Fortunately, from the early 1600s to the late 1800s stability existed as the shoguns firmly led the country. They improved the standard of living, allowed economic and religious freedoms, and improved communication. However, this system was rigid and class-based that neglected international affairs and intentionally isolated itself from the world.

By the mid- to late-1800s Asian trading routes were prized by many European and North American nations so Japan was forced to open up. After the United States threatened Japan and other countries followed suite, the shogun was removed from power as the people viewed him as a weak failure. This directly led to the establishment of the Empire of Japan (1868), which was again directly ruled by the Emperor.

Once freed of the shogun's rule and more open to the world, Japan quickly became a player on the international stage. They improved economically and technologically, gaining enough power to take many islands in the Far East, including Taiwan. They challenged and warred with both China and Russia, taking Manchuria in China and the Korean peninsula.

For decades the Japanese pushed their borders with no consequences, but by the 1930s many countries viewed their advances into China with condemnation. In 1940, one year after the outbreak of World War II (WWII), Japan joined forces with Germany and Italy, sparking tensions with much of the world, particularly the United States, who supported China at the time and was vocal about Japan's advances into that country.
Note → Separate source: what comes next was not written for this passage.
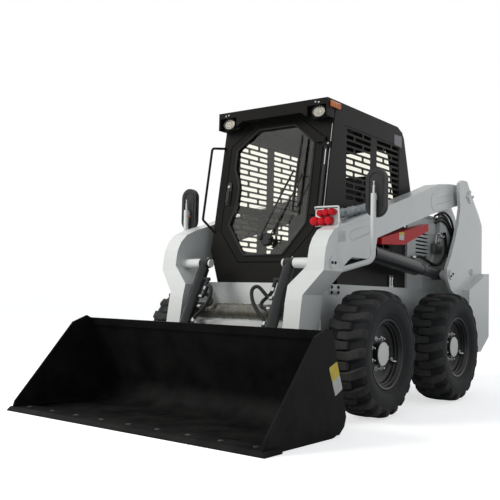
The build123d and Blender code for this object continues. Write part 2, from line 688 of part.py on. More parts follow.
bucket_side = [(-1800, 0), (-1783, 61), (-1567, 297), (-1333, 554), (-1212, 598), (-1150, 572), (-990, 101),
               (-1010, 50), (-1062, 12)]
with BuildPart() as bucket:
    with BuildSketch(Plane.YZ.offset(-bucket_half + 2)):
        with BuildLine():
            FilletPolyline((lip_y + 30, 6), (-963.8, 6), (-1153.7, 558), radius=130)
        trace(line_width=bucket_plate)
    extrude(amount=2 * bucket_half - 4)
    for x in (-bucket_half, bucket_half - bucket_plate):
        extrude(side_view(bucket_side, x), amount=bucket_plate)
    extrude(side_view([(lip_y, 0), (lip_y, 6), (lip_y + 25, 26), (-1660, 26), (-1660, 0)], -edge_half),
            amount=2 * edge_half)
    extrude(side_view([(-1138, 532), (-1156, 582), (-1180, 582), (-1164, 532)], -bucket_half + 2),
            amount=2 * bucket_half - 4)
finish(bucket.part, "bucket")

with BuildPart() as quick_attach:
    plate = [behind_back(95, 0), behind_back(95, 24), behind_back(400, 24), behind_back(400, 0)]
    extrude(side_view(plate, -570), amount=1140)
    for low, high in ((400, 420), (553, 573), (tilt_x - 52, tilt_x - 36), (tilt_x + 36, tilt_x + 44)):
        near_tilt = high < 400
        eye_at = tilt_foot if near_tilt else tool_pivot
        if near_tilt:
            ear = [behind_back(250, 20), behind_back(420, 20), (tilt_foot[0] - 10, tilt_foot[1] + 40),
                   (tilt_foot[0] + 30, tilt_foot[1]), (tilt_foot[0] - 10, tilt_foot[1] - 40)]
        else:
            ear = [behind_back(97, 20), behind_back(260, 20), (tool_pivot[0], tool_pivot[1] + 45),
                   (tool_pivot[0] + 45, tool_pivot[1]), (tool_pivot[0], tool_pivot[1] - 45)]
        extrude(side_view(ear, low), amount=high - low)
    cross_pin((400, 573), tool_pivot, 25)
    mirror(about=Plane.YZ)
finish(quick_attach.part, "quick_attach")
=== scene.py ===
# %% [markdown]
# Skid steer loader, dressed for a studio picture
#
# The CAD model gives every rigid piece its true size and place. Blender adds what a factory adds last:
# paint, rubber, glass, tyre tread, bolts, caps, hoses and blank labels. We load the model first, because
# everything that follows is placed from it, in metres, with the machine facing -Y.

import json
import math

import bmesh
import bpy
from mathutils import Matrix, Vector


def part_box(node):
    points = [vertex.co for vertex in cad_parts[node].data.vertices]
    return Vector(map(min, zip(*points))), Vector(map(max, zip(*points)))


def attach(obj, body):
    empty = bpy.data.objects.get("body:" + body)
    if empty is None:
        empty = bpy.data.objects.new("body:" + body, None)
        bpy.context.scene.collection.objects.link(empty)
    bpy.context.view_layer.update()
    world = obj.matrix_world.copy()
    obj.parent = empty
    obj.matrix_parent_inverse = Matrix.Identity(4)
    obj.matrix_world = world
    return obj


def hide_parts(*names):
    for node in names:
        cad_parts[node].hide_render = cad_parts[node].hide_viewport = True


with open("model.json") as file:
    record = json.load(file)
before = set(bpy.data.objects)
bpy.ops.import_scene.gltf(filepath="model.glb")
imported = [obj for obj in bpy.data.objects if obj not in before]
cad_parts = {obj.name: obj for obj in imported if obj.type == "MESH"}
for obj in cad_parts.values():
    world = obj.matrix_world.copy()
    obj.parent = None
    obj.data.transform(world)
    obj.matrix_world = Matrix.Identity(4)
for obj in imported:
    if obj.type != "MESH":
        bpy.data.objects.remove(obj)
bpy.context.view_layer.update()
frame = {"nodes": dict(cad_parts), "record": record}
nodes = frame["nodes"]
print("CAD nodes:", len(nodes))

# %% [markdown]
# The camera stands low in front of the machine, a little to its left, as the photographer did. Its place
# was solved from known sizes on the machine: wheelbase, tyre size and bucket width. The lens is fairly
# long, and a small shift puts the picture's middle where the photograph has it.

# %% Camera
camera_data = bpy.data.cameras.new("camera")
camera_data.sensor_width = 36
picture = 500
focal_length = 757.63
camera_data.lens = focal_length / picture * 36
camera_data.shift_x = (250 - 227.51) / picture
camera_data.shift_y = (248.27 - 250) / picture
camera_data.clip_end = 200
camera = bpy.data.objects.new("camera", camera_data)
right = Vector((0.7876, 0.6157, 0.0259))
up = Vector((0.0174, -0.0642, 0.9978))
back = -Vector((-0.616, 0.7854, 0.0612))
turn = Matrix((right, up, back)).transposed()
camera.matrix_world = Matrix.Translation((3.0617, -4.7735, 0.7635)) @ turn.to_4x4()
bpy.context.scene.collection.objects.link(camera)
bpy.context.scene.camera = camera
bpy.context.scene.view_settings.view_transform = "Standard"
print("camera stands at", [round(x, 2) for x in camera.location])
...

In 1941 Japan attacked the United States, the American-held Philippines, and British-held Hong Kong among other places. After these surprise attacks and a quick sweep over much of the Far East, the Japanese fell back as their production, supplies, and army could not keep pace with the expanding American and British military spending and high output levels. The war for Japan ended with tragedy as the United States dropped two atomic bombs on the country; first on Hiroshima and days later on Nagasaki.

Since WWII, Japan has focused on opening up diplomatic relations and economic advancements as they were demilitarized. Ironically, the United States has become one of Japan's closest trading partners and today Japan is an economic and political world leader.